Comme l’ont dit Ernest et de nombreux autres auteurs à succès, le nerf de la guerre pour un écrivain ou une écrivaine, c’est la réécriture. Peu d’auteurs sont capables d’écrire un premier jet dont ils sont satisfaits, et c’est normal !

L’écriture d’un roman est un processus de longue haleine, qui demande à l’auteur une endurance à toute épreuve. Même pour les auteurs qui aiment planifier les moindres détails de leur histoire avant de commencer l’écriture, le premier jet n’est qu’une ébauche qui demandera de nombreuses relectures et réécritures avant d’atteindre sa forme finale.

Ne cherchez pas à y échapper, même les plus grands auteurs doivent souvent passer par une dizaine de phases de réécriture avant de finaliser un roman. Pour citer encore une fois Hemingway, il aurait réécrit trente-neuf fois la première page de L’adieu aux armes avant d’en être satisfait.

Les conseils pour auteurs ont tendance à se concentrer sur la rédaction du premier jet, alors qu’en comparaison, cela ne représente que 10 à 20 % du travail à fournir pour créer un roman.

Avec ces fondements en tête, laissez-moi vous maintenant vous détailler les étapes les plus importantes de la réécriture.

Dans cet article, je considère que votre premier jet est terminé et qu’il est maintenant l’heure de vous consacrer à son amélioration. Que ce soit pour un roman complet ou une nouvelle, la même méthode s’applique.

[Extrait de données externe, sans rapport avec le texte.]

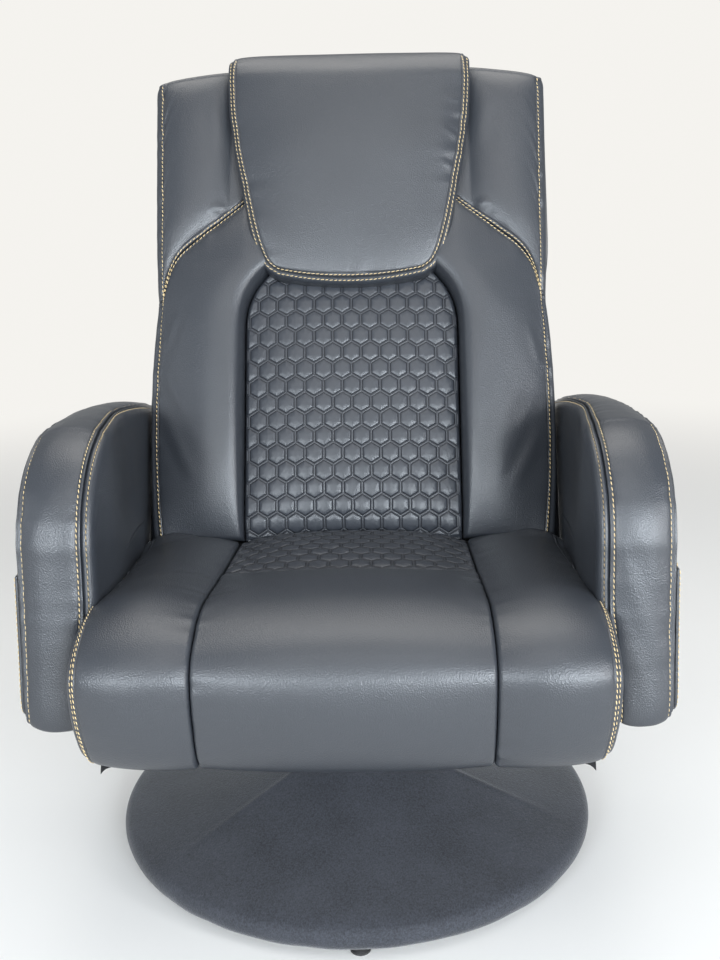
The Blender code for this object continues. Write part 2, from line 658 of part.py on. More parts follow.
def seat_chain():
    """Pairs of (y, z) points, on the seat's top and on its underside, from the rear to the front lip."""
    quilt_rise_share = 0.45
    crest_shares = (0.30, 0.65)
    floor = SEAT_BOARD_TOP + GAP
    rear_top = (lean_y(-GAP, SEAT_REAR_TOP), SEAT_REAR_TOP)
    rear_low = (lean_y(-GAP, floor), floor)
    quilt_z = mix(SEAT_REAR_TOP, SEAT_CREST_Z, quilt_rise_share)
    top = [rear_top, (SEAT_QUILT_Y, quilt_z)]
    top += [(mix(SEAT_QUILT_Y, SEAT_CREST_Y, s), mix(quilt_z, SEAT_CREST_Z, s)) for s in crest_shares]
    nose_size = (SEAT_CREST_Y - SEAT_NOSE_Y, SEAT_CREST_Z - SEAT_NOSE_Z)
    top += arc((SEAT_CREST_Y, SEAT_NOSE_Z), nose_size, 90, 180, 5)
    lip_size = (SEAT_LIP_Y - SEAT_NOSE_Y, SEAT_NOSE_Z - SEAT_LIP_Z)
    top += arc((SEAT_LIP_Y, SEAT_NOSE_Z), lip_size, 180, 262, 4)[1:]
    board_edge = SEAT_BOARD_FRONT - GAP
    low = [rear_low, (SEAT_QUILT_Y, floor)]
    low += [(y, floor) for y, _ in top[2:5]]
    low += [(mix(SEAT_CREST_Y, board_edge, s), floor) for s in (1 / 2, 1)]
    low += [(board_edge, mix(floor, SEAT_BOARD_Z, s)) for s in (1 / 2, 1)]
    inner_end = SEAT_LIP_Y + 2 * DUST_THICK
    missing = len(top) - len(low)
    low += [(mix(board_edge, inner_end, (s + 1) / missing), SEAT_BOARD_Z) for s in range(missing)]
    return list(zip(top, low))


def lip_sag(x, z):
    """How much lower the seat's front hangs between its sides than at them, at this height."""
    down = max(0, (SEAT_NOSE_Z - z) / (SEAT_NOSE_Z - SEAT_LIP_Z))
    across = min(1, (SEAT_EDGE_X - abs(x)) / (SEAT_EDGE_X - SEAT_SEAM_X))
    return SEAT_LIP_SAG * down**2 * across


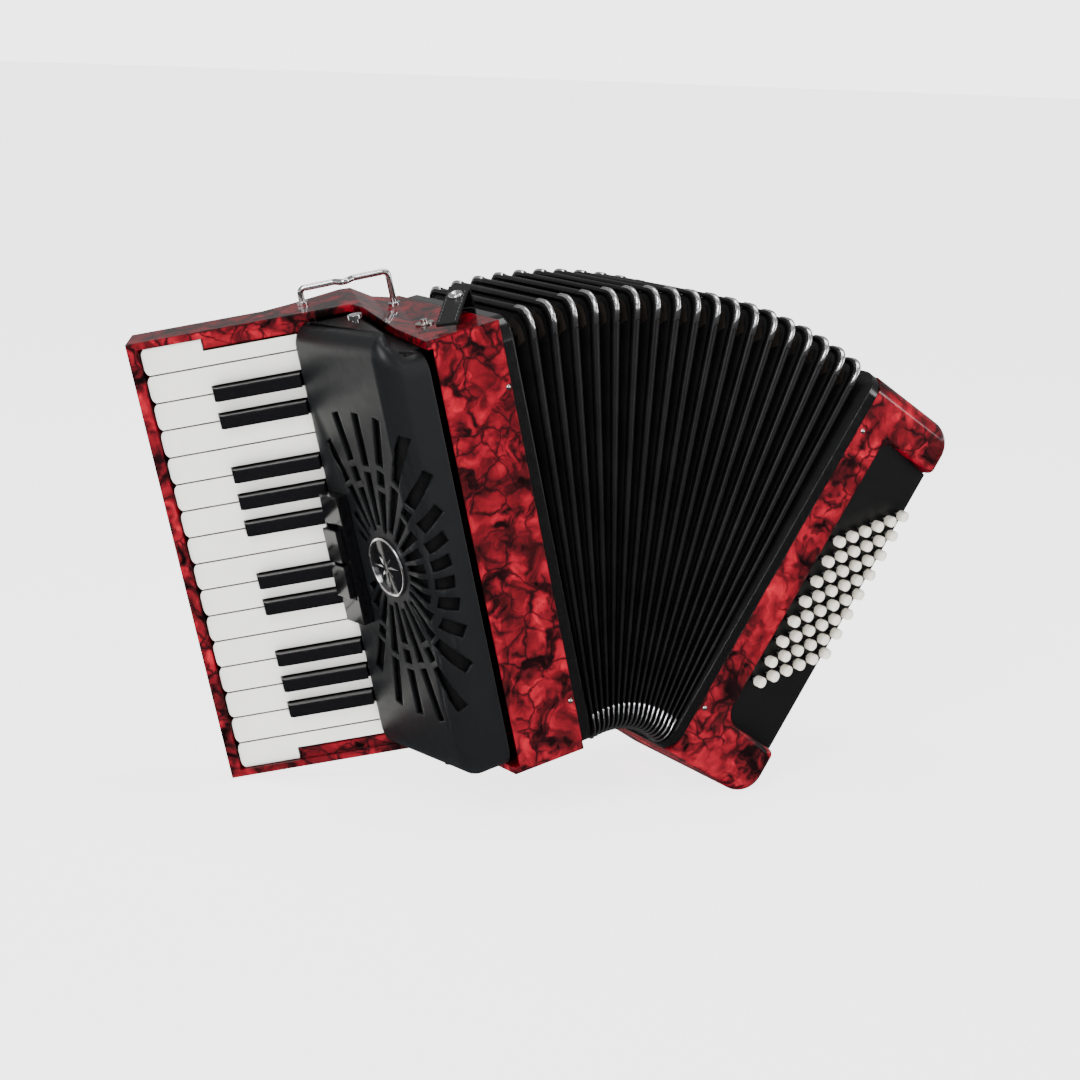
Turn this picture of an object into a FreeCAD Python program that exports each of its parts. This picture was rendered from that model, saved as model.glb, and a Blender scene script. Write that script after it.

La réécriture, qu’est ce que c’est ?

Commençons par le contexte : qu’est ce qu’on entend par réécriture ? La réécriture est l’étape qui succède au premier jet. Habituellement, les auteurs vont commencer par la rédaction d’un brouillon imparfait avant d’y apporter les corrections qui le rendront publiable (ou même simplement compréhensible).

Cette méthode assure ainsi à l’auteur d’éviter le phénomène de la page blanche. Lorsqu’on essaie de trop bien écrire, on est souvent bloqué par nos propres doutes. Il vaut donc mieux écrire un premier jet d’une traite, quitte à complètement le retravailler plus tard, afin que la structure générale du roman soit mise en place.

La réécriture est donc l’étape qui succède au premier jet et vient peaufiner les détails de votre roman. D’ailleurs, on dit souvent réécriture au singulier, mais c’est une erreur, car la plupart des auteurs passent par une dizaine de réécritures successives avant de finir leur manuscrit.

On utilise aussi souvent le terme de réécriture pour englober à la fois la relecture et la correction d’un manuscrit. La réécriture se déroule le plus souvent en vagues successives de relecture complète du manuscrit en y apportant des corrections au fur et à mesure. Comme il est conseillé pour le premier jet d’écrire d’une traite, il est aussi conseillé pour la réécriture de passer en revue la totalité du manuscrit avant d’entamer un nouveau passage en revue.

Une autre erreur courante est de penser que la réécriture n’est qu’une phase de correction du français. La correction de l’orthographe et de la grammaire sont importantes, mais ce n’est que la pointe de l’iceberg dans l’ensemble de la réécriture.

Les 5 étapes clefs de la réécriture

1. L’intrigue

Si comme de nombreux auteurs débutants vous avez réussi la rédaction de votre premier jet, vous devez maintenant vous retrouver avec une ébauche imparfaite entre les mains, qui vous fera peut-être même douter de vos talents d’auteurs.

Pas de panique ! C’est tout à fait normal et personne ne termine un premier jet qui soit publiable (je répète : personne !).

Votre première relecture doit se concentrer sur la structure du récit, l’intrigue et les incohérences, ou plus communément ce qu’on appelle le fond.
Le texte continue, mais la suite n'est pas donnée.